Automated collection of medical images for research from heterogeneous systems: trials and tribulations

Radiological imaging is fundamental within the healthcare industry and has become routinely adopted for diagnosis, disease monitoring and treatment planning. Over the past two decades both diagnostic and therapeutic imaging have undergone a rapid growth, the ability to be able to harness this large influx of medical images can provide an essential resource for research and training. Traditionally, the systematic collection of medical images for research from heterogeneous sites has not been commonplace within the NHS and is fraught with challenges including; data acquisition, storage, secure transfer and correct anonymisation. Here, we describe a semi-automated system, which comprehensively oversees the collection of both unprocessed and processed medical images from acquisition to a centralised database.

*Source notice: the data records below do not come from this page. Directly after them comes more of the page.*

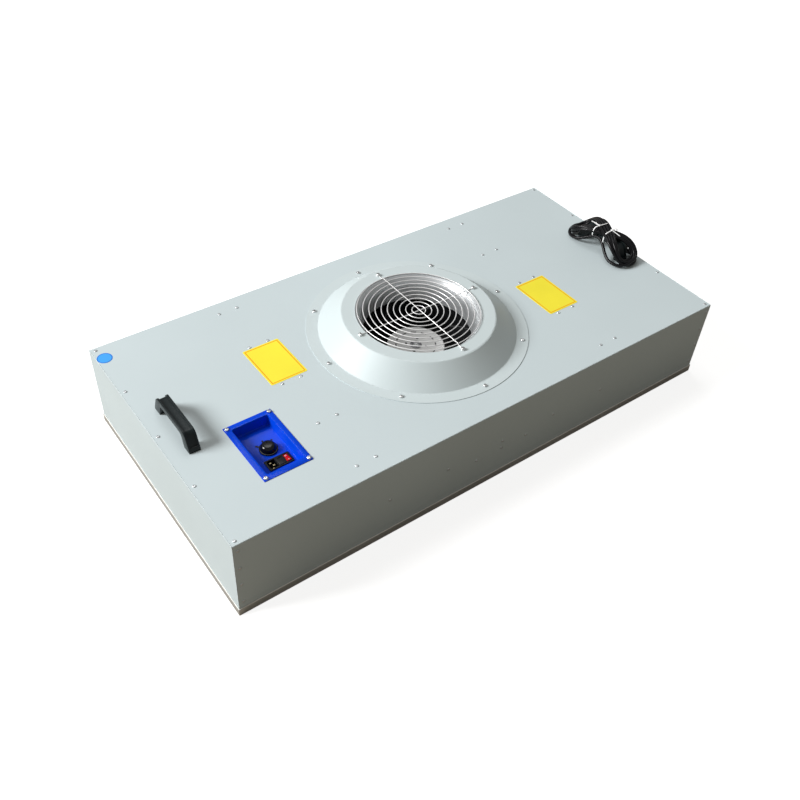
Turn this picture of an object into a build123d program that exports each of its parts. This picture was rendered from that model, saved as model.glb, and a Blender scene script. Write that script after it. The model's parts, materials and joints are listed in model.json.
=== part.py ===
"""Fan filter unit for a clean-room ceiling grid, in millimetres.

Frame: origin at the middle of the footprint on the plane the rim stands on,
+X towards the mains lead, -X towards the control tray, +Y to the back, +Z up.
"""

import os
from math import cos, pi, radians, sin

from build123d import *

os.makedirs("parts", exist_ok=True)

# ---------------------------------------------------------------- driving sizes
# Housing
unit_length = 1175.0
unit_width = 575.0
housing_height = 174.0
sheet = 1.2
bend_radius = 2.0
flange_width = 18.0
sheet_gap = 0.1  # between two folded panels that are riveted together
panel_tuck = 9.5  # from a panel edge to the middle of its rivets

# Rim that stands on the ceiling grid
rim_height = 16.0
rim_wall = 1.5
rim_overhang = 2.0

# Filter cassette
filter_gap = 2.0
filter_lift = 3.0
filter_depth = 50.0
filter_wall = 1.5
filter_lip = 15.0
pleat_pitch = 10.0
media_thickness = 0.6
media_gap = 0.3
guard_plate = 1.0
guard_columns = 16
guard_rows = 7
guard_bar = 4.0
gasket_depth = 5.0
gasket_width = 13.0
shelf_height = 9.0
clip_thickness = 1.5
clip_width = 24.0
clip_toe = 9.5
clip_spacing = 420.0

# Air inlet, radii about the fan axis
collar_hole_radius = 195.0
collar_flange_radius = 230.0
collar_base_radius = 205.0
collar_top_radius = 158.0
collar_mouth_radius = 130.0
collar_height = 40.0
collar_pcd = 435.0
collar_screw_count = 8
nozzle_sheet = 1.0
nozzle_flange_radius = 151.0
nozzle_roll_radius = 134.0
nozzle_throat_radius = 114.0
nozzle_curve_drop = 36.0
nozzle_reach = 18.0  # below the top face of the housing

# Wire guard over the inlet
wire = 2.0
ring_count = 10
first_ring_radius = 14.0
ring_pitch = 12.5
weld_bite = 0.3
guard_screw_radius = 143.5
guard_eye_radius = 3.4

# Fan deck and its bridge
deck_height = 88.0
deck_length = 580.0
deck_flange = 20.0
deck_lip = 10.0
bridge_width = 150.0
bridge_depth = 20.0
rib_spacing = 605.0
rib_width = 25.0
rib_depth = 22.0
rib_foot = 16.0

# External-rotor motor, stacked on the deck
base_radius = 55.0
base_thickness = 5.0
motor_pcd = 84.0
bearing_radius = 14.0
bearing_width = 8.0
shaft_radius = 6.0
running_fit = 0.05
tube_wall = 3.0
tube_height = 37.8
core_radius = 51.0
core_height = 24.0
core_teeth = 12
air_gap = 1.0
rotor_radius = 61.0
rotor_wall = 2.5
rotor_clearance = 3.8  # rotor rim above the motor base
rotor_height = 42.0
rotor_flange_radius = 72.0
rotor_flange = 2.0

# Impeller
impeller_radius = 140.0
impeller_sheet = 1.2
blade_count = 7
blade_inner_radius = 88.0
blade_outer_radius = 137.0
blade_sweep = 46.0
blade_thickness = 1.6
eye_radius = 118.0
eye_overlap = 6.0
blade_tip_height = 50.0
blade_root_height = 50.0
blade_seat = 0.7

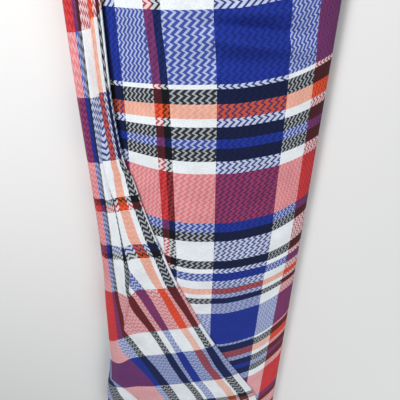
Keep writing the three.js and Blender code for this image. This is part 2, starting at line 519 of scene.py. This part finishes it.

The provision of unprocessed images within our repository enables a multitude of potential research possibilities that utilise the images. Furthermore, we have developed systems and software to integrate these data with their associated clinical data and annotations providing a centralised dataset for research. Currently we regularly collect digital mammography images from two sites and partially collect from a further three, with efforts to expand into other modalities and sites currently ongoing. At present we have collected 34,014 2D images from 2623 individuals. In this paper we describe our medical image collection system for research and discuss the wide spectrum of challenges faced during the design and implementation of such systems.